## Exercise brief
Start at the line that has "ski.rotation.y = restPitch();" and stop at the line that has "obj.parent = empty". Print those lines and all lines between them exactly, and nothing more.

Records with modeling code

— begin —

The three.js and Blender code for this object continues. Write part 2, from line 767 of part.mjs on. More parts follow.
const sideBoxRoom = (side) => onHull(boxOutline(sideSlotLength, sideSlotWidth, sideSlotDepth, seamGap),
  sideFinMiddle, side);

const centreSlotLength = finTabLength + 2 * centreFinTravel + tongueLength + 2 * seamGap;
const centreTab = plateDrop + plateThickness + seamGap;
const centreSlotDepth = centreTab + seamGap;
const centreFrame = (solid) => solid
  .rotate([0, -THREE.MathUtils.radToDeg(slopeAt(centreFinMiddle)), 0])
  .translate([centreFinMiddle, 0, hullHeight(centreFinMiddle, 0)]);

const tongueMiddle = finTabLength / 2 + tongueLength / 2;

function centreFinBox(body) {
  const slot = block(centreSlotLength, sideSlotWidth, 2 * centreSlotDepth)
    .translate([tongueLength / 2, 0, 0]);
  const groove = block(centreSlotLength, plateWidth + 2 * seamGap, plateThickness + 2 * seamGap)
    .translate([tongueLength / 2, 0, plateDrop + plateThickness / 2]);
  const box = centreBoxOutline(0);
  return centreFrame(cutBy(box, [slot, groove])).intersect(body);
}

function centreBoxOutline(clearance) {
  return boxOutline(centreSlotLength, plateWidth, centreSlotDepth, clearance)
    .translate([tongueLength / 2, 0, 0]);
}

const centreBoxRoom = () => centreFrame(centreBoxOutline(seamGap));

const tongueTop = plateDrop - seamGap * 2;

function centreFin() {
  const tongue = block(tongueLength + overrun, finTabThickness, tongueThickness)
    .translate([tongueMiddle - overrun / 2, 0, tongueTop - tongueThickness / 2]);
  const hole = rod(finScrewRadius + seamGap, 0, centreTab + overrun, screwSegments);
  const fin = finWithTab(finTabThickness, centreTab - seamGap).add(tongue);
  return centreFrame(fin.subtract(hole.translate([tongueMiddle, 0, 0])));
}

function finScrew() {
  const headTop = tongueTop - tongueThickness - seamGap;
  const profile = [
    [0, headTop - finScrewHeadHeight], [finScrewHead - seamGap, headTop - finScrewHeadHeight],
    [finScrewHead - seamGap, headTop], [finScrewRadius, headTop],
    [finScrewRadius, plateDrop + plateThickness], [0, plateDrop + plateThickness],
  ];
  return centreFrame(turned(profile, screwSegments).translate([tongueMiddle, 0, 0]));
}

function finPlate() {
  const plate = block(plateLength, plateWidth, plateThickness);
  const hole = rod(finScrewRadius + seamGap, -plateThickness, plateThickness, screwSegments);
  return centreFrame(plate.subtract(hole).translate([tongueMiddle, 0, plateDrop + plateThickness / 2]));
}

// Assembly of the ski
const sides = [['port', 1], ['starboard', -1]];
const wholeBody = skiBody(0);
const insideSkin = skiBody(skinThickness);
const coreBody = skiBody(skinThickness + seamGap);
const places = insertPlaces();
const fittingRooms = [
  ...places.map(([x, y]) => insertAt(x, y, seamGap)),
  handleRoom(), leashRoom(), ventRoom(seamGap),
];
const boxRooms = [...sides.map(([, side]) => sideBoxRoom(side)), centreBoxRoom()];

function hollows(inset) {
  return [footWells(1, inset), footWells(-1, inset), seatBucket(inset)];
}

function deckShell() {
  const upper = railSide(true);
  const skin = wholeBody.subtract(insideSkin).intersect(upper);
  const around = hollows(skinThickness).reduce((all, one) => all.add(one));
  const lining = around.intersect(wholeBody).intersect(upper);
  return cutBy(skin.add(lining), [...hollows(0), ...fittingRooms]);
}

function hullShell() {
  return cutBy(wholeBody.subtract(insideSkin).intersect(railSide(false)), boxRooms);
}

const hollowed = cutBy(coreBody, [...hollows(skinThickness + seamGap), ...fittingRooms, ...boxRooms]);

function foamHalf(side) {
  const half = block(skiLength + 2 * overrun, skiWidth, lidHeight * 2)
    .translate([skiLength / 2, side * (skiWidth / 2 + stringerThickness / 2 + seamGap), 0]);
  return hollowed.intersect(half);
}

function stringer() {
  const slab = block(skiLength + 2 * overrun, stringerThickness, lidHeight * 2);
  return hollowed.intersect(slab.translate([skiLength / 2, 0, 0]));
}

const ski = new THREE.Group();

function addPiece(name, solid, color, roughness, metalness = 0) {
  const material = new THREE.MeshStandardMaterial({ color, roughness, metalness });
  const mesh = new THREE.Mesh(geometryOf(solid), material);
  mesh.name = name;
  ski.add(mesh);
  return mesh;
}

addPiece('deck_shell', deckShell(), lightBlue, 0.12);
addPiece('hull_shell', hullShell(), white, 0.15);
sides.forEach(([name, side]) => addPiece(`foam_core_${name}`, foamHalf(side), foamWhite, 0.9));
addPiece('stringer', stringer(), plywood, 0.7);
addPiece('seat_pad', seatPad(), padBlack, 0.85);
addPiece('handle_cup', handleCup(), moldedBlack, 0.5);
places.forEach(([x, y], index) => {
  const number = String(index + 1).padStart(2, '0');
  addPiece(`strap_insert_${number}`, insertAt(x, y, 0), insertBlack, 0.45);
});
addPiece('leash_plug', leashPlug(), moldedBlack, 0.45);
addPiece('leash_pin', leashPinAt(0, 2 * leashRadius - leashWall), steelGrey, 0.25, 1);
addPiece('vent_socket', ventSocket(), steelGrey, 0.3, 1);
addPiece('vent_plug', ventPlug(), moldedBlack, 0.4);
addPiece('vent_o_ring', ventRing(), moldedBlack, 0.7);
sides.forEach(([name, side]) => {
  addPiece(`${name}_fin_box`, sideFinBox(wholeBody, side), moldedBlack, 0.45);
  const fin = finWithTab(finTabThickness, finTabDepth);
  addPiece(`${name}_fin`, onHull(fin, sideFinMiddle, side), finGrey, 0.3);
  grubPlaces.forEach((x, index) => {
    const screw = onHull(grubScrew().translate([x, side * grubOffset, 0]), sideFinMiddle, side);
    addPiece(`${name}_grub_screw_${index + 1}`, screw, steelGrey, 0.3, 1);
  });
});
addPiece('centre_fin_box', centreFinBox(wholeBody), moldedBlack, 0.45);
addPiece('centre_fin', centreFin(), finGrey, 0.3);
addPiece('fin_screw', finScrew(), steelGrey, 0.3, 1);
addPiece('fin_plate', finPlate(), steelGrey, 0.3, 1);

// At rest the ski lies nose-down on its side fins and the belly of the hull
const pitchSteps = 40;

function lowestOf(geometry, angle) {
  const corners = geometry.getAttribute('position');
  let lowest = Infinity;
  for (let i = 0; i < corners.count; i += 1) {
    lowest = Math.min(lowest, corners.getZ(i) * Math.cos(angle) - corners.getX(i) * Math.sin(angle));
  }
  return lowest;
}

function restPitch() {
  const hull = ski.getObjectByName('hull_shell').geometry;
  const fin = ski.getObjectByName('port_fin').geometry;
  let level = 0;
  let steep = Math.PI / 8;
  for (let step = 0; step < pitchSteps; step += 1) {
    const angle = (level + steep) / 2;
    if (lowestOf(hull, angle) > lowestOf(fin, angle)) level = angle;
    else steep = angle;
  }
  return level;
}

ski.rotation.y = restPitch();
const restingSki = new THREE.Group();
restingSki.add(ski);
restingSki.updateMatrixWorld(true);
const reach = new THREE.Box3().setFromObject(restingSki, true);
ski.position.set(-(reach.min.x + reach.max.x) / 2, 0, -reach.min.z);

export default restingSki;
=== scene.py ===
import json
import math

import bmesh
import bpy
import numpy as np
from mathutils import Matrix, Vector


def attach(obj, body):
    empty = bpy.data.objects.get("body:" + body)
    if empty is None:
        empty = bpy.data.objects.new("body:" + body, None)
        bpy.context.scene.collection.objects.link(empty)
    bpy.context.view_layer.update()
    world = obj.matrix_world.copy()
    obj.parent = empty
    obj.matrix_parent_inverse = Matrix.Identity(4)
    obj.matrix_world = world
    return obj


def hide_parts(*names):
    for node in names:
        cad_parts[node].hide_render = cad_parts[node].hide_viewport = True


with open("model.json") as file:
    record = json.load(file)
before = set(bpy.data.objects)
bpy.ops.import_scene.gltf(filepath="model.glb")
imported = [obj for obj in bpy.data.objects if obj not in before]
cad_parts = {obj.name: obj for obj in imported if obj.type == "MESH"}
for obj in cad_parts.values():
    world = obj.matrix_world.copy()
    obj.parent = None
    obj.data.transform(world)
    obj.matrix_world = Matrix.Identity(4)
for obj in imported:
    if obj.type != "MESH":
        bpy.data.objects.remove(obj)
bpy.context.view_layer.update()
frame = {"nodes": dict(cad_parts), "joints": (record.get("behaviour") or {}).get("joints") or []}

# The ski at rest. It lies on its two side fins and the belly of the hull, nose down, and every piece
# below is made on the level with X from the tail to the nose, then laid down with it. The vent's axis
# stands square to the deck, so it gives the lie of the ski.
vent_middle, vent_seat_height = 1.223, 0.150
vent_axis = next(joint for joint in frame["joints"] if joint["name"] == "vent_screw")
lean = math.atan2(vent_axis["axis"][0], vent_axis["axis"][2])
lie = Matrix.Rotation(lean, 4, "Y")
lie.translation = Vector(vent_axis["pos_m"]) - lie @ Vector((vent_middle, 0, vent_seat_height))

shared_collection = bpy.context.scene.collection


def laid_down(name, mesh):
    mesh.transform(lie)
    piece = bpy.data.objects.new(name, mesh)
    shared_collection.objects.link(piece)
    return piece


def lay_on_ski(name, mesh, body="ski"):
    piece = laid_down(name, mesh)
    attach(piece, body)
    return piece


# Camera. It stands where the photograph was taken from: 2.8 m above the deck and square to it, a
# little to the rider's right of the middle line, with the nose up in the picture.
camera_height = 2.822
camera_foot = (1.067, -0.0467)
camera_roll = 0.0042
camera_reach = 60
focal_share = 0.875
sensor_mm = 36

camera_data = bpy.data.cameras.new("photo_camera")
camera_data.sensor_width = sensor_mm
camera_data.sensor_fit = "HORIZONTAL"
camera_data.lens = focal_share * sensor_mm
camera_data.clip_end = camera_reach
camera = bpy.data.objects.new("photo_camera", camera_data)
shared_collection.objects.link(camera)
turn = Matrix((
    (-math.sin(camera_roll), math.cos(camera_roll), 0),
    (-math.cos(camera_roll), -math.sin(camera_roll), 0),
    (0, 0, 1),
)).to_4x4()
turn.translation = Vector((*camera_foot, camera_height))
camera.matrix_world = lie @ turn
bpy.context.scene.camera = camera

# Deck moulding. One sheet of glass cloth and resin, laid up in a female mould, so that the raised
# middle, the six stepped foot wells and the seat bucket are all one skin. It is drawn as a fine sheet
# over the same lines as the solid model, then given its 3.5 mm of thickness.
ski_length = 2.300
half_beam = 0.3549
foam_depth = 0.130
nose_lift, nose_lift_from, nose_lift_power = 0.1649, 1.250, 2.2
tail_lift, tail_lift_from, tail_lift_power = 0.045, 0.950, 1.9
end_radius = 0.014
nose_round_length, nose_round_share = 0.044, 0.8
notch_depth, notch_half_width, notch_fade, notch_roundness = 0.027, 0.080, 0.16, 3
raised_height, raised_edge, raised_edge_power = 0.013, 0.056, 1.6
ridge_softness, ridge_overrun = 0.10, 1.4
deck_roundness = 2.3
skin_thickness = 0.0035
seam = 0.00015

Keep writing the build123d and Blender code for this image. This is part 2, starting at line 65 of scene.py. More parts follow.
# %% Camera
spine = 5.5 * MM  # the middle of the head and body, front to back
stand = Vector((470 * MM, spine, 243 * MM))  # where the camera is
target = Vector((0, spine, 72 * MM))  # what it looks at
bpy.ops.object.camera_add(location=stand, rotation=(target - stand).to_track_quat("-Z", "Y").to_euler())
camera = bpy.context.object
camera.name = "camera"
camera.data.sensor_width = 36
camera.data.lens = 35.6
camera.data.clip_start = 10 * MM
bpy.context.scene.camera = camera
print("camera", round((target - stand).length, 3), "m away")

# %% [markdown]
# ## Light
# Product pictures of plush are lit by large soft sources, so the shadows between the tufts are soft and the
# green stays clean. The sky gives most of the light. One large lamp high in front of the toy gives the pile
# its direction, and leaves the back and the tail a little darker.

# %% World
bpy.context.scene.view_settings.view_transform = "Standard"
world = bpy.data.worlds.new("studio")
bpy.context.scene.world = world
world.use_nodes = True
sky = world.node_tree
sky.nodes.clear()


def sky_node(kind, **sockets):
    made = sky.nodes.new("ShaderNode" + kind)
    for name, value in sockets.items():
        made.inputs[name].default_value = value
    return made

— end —

## Task answer
ski.rotation.y = restPitch();
const restingSki = new THREE.Group();
restingSki.add(ski);
restingSki.updateMatrixWorld(true);
const reach = new THREE.Box3().setFromObject(restingSki, true);
ski.position.set(-(reach.min.x + reach.max.x) / 2, 0, -reach.min.z);

export default restingSki;
=== scene.py ===
import json
import math

import bmesh
import bpy
import numpy as np
from mathutils import Matrix, Vector


def attach(obj, body):
    empty = bpy.data.objects.get("body:" + body)
    if empty is None:
        empty = bpy.data.objects.new("body:" + body, None)
        bpy.context.scene.collection.objects.link(empty)
    bpy.context.view_layer.update()
    world = obj.matrix_world.copy()
    obj.parent = empty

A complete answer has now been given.